One of my focuses to bring my success at work, and in my personal relationships with people, has been to take a look at how to build relationships better. The key focus I found in Never Eat Alone, Expanded and Updated, happens to be focus on how I interact with people to become closer to them.

It has helped me find better ways to become a happier go lucky man, it has already opened doors for my in a lot of ways. The fact that it focuses on the mentality behind being open minded and curious, has led to being more proactive, creative, and resourceful, in finding ways to connect with other people.

From the proactive side it has helped me decide what questions to ask in my therapy sessions, as well as where to direct my research. One example is I realised I need to pay attention to my vocals more, and through an interactive session trying to work out what I can look for:

[…] In this context, a human might say “You can learn the habit to have a low, light-hearted, friendly tone when speaking by relaxing your throat and jaw muscles and breathing deeply from your diaphragm. […”]

One of my discussions as research

I decided I was intrigued with the broad explanation I received from my simple question.

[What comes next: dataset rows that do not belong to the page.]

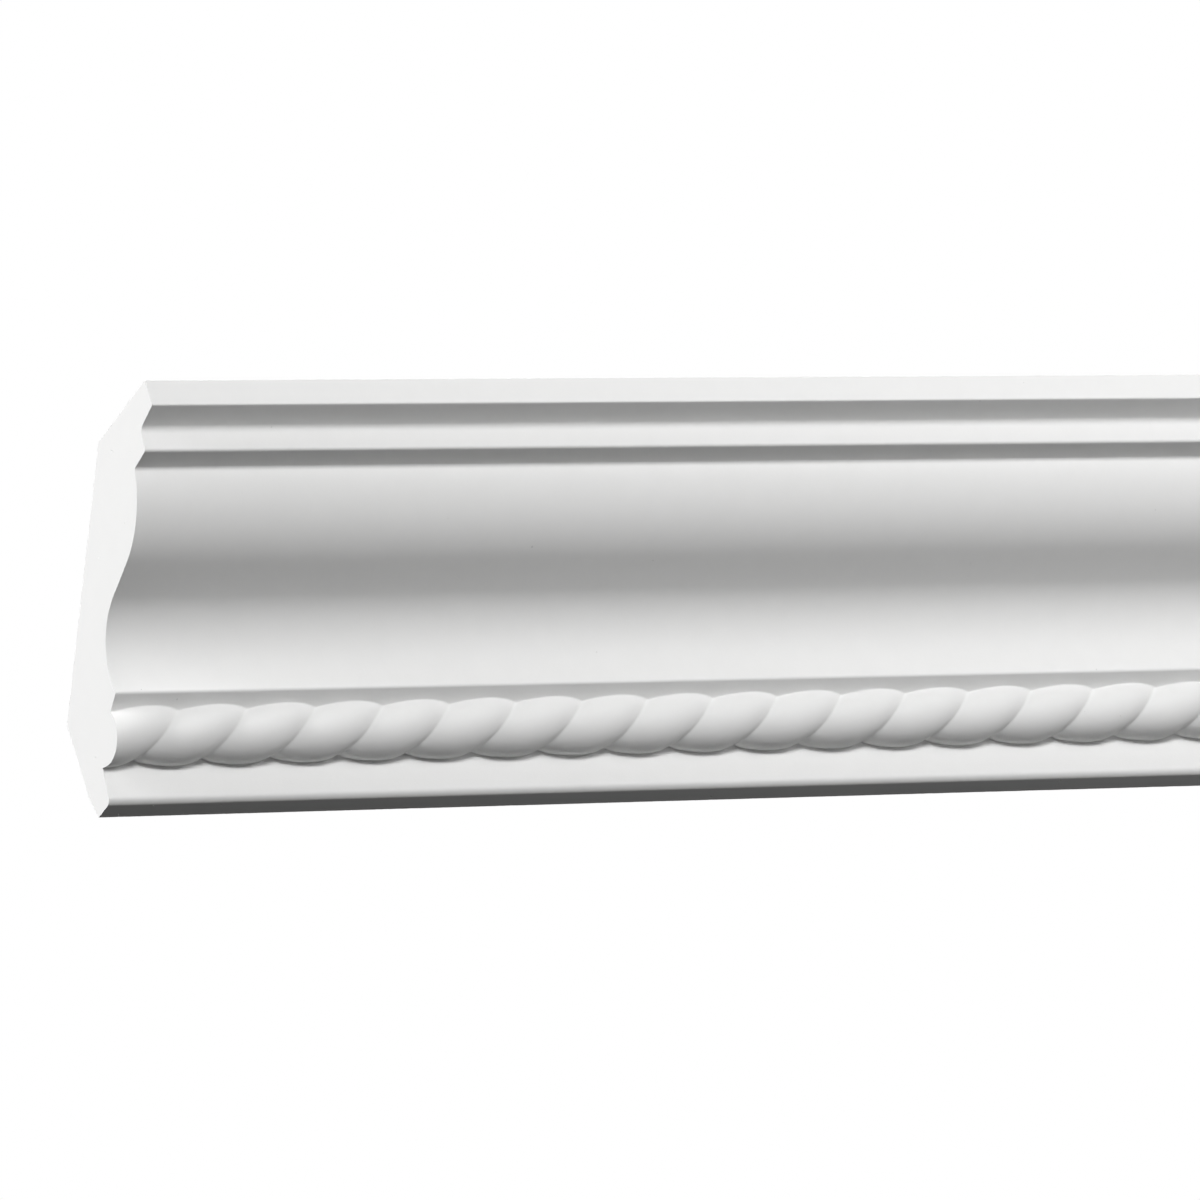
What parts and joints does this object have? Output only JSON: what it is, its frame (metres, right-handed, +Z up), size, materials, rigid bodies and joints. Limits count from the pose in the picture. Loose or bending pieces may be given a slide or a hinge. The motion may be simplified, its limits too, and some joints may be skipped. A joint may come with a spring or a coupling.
{
  "type": "crown moulding length",
  "caption": "Straight length of white moulded crown moulding: stepped fillets, an S-curve, a twisted rope bead and a fascia, cut square at both ends.",
  "frame": {"origin": "middle of the wall land, the flat strip at the back that bears on the wall, half way along the length", "axes": "+X along the length, to the right seen from the room; +Y into the wall; +Z up, to the ceiling"},
  "size_m": [0.36, 0.0834, 0.08],
  "materials": {
    "primed_polyurethane": "smooth white primer on moulded rigid polyurethane, low sheen, with bare fine-celled foam on the cut ends"
  },
  "bodies": {
    "root": {"crown_moulding": "primed_polyurethane"}
  },
  "joints": []
}
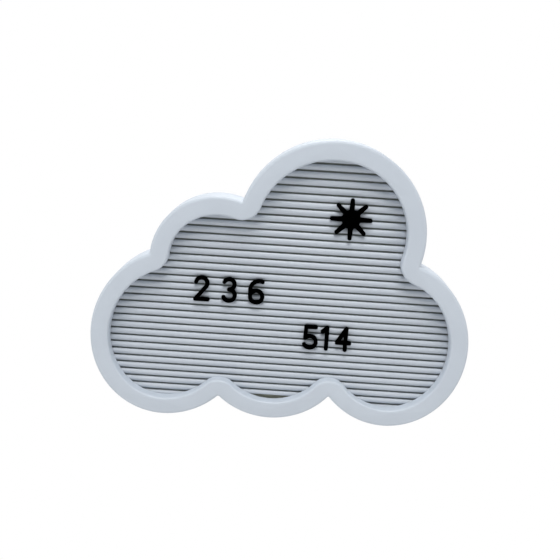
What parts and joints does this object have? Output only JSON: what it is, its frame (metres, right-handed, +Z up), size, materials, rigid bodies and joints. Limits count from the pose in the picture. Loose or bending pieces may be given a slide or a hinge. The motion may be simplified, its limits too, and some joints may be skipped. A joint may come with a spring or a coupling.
{
  "type": "letter board",
  "caption": "Cloud-shaped wall letter board: white ring frame around a ribbed, slotted panel with plug-in black digits and a sun.",
  "frame": {"origin": "on the flat back that lies against the wall, at the centre of the outline's box", "axes": "+X to the right for someone looking at the board, +Y into the wall, +Z up along the wall; the face looks along -Y"},
  "size_m": [0.2731, 0.018, 0.2081],
  "materials": {
    "frame_plastic": "satin cool white moulding",
    "panel_plastic": "satin cool white ribbed moulding",
    "cover_plastic": "fine-grained off-white sheet",
    "black_plastic": "satin black moulding",
    "screw_steel": "zinc-plated steel"
  },
  "bodies": {
    "root": {"frame": "frame_plastic", "letter_panel": "panel_plastic", "back_cover": "cover_plastic", "cover_screw_1": "screw_steel", "cover_screw_2": "screw_steel", "cover_screw_3": "screw_steel", "cover_screw_4": "screw_steel", "cover_screw_5": "screw_steel", "cover_screw_6": "screw_steel", "cover_screw_7": "screw_steel", "cover_screw_8": "screw_steel", "digit_one": "black_plastic", "digit_two": "black_plastic", "digit_three": "black_plastic", "digit_four": "black_plastic", "digit_five": "black_plastic", "digit_six": "black_plastic", "sun_symbol": "black_plastic"}
  },
  "joints": []
}
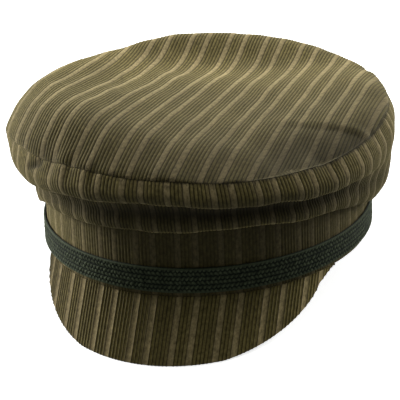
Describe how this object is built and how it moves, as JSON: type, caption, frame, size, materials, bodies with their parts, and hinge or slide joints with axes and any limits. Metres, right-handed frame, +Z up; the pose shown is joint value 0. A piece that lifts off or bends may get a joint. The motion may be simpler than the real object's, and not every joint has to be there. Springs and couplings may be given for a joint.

Approximately, how can I help people understand I am not intending on arguing with them. Through the long responses I was immediately intrigued with this notion as I had been attempting to stick to what I learned at my therapy sessions so far, which were the main areas focused on in the rest of the research results. This, being the first new thought, I tried it out.

The result, focusing on how I sound, I could hear the tone change immediately. Consider going from an A on a piano to an A#. The A has a dull tone compared to a slightly lighter tone from an A#. This was what I realised in an instant – my habit in conversation was to always breath using my chest primarily and so every time I talked to people it sounded like a lower, duller, tone as if it might be an argument. It became clear to me that how I always spoke to people at work it might have sounded unhappy, and argumentative, without me even realising it might not come across as a legitimate question.

Hold your hand on your chest, breath in into your stomach area holding the chest as static as you can, then talk. Listen to your tone, it helps with a lighter tone that sounds friendlier.

That being the main idea I learned from the book, the other key lessons I learned to stick to are always simple to understand:

  • Let people know when I don’t understand something immediately. It’s as easy as answering “I don’t quite understand what you mean,” or “I might not have head correctly…
  • When I need a moment to think carefully before I answer I must specify that I am thinking. Even as simple as “let me think about this,” or “let me consider it…
  • When I question things I must keep it in a lighter tone, like above, but also potentially ask it as a blatant question. Much like starting with “quick question,” or “if I may ask…

While it’s tough to bind this into my memory well, I have to read it out loud two or three times a day to succeed, this book helped me understand how to be better in communication in the office. I feel it already bringing great results for me every day. Never Eat Alone has brought a tremendously better mindset for my communication at work, and in my personal life, as a more friendly go lucky man. I’m sure it can help many people; it is most definitely worth a read or two.